→ **INFORMATION PROVIDED**
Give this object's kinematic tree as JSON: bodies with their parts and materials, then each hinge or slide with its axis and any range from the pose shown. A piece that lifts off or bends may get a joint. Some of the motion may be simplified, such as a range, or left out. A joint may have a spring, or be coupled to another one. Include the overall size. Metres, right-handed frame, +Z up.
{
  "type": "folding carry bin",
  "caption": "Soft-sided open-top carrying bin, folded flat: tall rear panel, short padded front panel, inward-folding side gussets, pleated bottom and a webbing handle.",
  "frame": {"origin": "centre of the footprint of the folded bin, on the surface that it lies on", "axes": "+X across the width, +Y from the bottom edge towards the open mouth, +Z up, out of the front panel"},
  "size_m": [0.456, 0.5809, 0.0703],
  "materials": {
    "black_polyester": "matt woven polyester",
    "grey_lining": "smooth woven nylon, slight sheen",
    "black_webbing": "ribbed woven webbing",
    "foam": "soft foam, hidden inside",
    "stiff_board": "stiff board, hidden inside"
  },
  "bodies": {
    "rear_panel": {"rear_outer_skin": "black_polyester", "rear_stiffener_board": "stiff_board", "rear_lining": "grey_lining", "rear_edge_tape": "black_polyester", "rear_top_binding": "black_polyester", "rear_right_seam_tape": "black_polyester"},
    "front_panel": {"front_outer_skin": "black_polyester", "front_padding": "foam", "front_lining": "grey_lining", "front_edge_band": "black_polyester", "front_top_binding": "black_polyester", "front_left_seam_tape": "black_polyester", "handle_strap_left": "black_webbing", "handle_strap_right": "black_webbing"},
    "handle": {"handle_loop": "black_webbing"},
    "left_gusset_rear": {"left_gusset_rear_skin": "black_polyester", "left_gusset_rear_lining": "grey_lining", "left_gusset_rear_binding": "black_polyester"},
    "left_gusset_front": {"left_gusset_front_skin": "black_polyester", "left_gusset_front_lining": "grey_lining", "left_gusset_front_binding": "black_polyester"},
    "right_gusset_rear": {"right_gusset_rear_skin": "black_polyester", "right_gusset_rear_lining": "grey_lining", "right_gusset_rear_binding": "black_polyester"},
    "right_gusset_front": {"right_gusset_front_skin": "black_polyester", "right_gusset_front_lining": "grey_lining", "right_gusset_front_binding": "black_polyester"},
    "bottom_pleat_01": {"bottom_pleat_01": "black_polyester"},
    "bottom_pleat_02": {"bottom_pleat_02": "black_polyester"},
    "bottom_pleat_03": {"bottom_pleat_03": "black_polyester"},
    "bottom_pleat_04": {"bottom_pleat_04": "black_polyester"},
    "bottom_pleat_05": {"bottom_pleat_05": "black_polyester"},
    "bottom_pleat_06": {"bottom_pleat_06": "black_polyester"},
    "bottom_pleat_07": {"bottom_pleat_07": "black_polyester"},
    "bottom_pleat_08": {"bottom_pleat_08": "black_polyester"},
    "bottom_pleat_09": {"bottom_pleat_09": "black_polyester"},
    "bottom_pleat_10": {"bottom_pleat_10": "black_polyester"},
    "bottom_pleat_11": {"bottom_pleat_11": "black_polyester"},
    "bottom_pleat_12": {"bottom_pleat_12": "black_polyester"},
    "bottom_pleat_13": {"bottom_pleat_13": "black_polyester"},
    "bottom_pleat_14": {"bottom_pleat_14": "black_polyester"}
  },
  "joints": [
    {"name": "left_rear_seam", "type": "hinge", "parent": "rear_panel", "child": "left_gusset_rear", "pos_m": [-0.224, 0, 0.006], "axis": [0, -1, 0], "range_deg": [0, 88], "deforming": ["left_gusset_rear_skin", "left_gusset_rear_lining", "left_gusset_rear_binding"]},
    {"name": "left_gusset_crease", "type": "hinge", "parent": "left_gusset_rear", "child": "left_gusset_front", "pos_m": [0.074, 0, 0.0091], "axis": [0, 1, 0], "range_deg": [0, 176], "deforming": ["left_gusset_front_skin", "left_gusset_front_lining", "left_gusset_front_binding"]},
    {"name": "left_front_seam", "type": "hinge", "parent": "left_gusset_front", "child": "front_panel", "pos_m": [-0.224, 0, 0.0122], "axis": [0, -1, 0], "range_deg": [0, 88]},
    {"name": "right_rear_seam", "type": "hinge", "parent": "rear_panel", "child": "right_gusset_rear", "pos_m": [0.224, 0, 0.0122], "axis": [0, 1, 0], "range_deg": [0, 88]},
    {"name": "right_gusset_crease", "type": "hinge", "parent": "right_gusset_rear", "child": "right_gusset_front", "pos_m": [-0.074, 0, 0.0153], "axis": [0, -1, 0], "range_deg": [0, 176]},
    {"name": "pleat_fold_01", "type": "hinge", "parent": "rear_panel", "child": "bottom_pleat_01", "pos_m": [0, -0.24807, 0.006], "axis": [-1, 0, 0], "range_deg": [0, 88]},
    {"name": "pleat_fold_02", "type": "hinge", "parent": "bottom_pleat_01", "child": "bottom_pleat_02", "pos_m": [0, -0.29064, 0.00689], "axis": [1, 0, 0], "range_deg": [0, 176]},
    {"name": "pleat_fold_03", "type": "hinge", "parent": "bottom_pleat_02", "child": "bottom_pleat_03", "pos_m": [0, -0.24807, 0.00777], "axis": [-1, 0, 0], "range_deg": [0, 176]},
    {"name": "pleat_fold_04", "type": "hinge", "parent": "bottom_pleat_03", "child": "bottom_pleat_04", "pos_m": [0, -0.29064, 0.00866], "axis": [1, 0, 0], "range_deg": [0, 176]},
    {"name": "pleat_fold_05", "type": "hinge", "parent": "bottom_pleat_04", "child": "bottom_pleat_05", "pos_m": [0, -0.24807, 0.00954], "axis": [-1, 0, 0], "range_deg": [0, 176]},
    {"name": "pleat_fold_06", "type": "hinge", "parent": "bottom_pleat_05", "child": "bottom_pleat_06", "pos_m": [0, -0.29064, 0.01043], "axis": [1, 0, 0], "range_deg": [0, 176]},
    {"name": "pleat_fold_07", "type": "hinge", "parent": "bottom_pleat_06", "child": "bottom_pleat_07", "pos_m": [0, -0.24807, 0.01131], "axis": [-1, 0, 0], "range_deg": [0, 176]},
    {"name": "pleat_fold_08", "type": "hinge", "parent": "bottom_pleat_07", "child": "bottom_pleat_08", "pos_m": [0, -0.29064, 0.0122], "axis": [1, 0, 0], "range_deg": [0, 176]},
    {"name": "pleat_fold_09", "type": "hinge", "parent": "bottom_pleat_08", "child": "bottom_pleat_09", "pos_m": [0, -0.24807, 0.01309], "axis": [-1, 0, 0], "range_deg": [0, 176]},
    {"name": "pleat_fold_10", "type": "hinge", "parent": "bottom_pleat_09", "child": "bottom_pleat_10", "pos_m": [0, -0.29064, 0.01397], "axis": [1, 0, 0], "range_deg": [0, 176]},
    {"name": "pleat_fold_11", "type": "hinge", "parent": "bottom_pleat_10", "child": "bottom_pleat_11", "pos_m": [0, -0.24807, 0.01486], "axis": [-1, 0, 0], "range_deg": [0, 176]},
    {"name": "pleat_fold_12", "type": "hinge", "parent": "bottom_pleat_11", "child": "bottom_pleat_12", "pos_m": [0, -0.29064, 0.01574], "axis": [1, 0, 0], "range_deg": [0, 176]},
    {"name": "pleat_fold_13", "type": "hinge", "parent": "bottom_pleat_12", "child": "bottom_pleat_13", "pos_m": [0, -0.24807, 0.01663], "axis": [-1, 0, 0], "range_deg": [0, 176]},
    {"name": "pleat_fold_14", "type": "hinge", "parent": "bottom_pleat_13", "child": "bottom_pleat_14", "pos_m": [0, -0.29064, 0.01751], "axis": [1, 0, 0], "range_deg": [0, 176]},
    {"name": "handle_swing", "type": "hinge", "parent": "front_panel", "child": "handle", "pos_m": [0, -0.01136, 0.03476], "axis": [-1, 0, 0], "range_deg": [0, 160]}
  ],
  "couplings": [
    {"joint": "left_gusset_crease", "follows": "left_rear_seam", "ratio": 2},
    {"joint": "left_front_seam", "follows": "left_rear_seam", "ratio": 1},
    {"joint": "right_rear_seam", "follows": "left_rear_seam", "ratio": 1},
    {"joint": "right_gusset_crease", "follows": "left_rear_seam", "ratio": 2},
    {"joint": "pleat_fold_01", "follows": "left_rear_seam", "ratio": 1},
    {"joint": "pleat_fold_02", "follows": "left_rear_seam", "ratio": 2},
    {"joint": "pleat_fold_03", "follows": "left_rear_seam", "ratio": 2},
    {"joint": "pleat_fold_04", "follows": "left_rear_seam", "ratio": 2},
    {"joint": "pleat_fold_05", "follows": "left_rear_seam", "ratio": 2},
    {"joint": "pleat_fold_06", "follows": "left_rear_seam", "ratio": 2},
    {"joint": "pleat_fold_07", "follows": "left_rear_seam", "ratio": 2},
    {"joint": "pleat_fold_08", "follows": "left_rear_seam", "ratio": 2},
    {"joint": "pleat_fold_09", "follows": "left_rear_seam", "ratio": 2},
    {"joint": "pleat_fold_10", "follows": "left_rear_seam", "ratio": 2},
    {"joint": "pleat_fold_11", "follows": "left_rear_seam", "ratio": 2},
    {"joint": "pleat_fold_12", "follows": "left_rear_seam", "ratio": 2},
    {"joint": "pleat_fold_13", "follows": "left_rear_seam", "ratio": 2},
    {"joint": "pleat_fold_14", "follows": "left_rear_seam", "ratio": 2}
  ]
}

→ **THE REQUEST**
Look through the material above. Copy each line where the word "materials" appears.

→ **SOLUTION TO THIS PROBLEM**
Give this object's kinematic tree as JSON: bodies with their parts and materials, then each hinge or slide with its axis and any range from the pose shown. A piece that lifts off or bends may get a joint. Some of the motion may be simplified, such as a range, or left out. A joint may have a spring, or be coupled to another one. Include the overall size. Metres, right-handed frame, +Z up.
  "materials": {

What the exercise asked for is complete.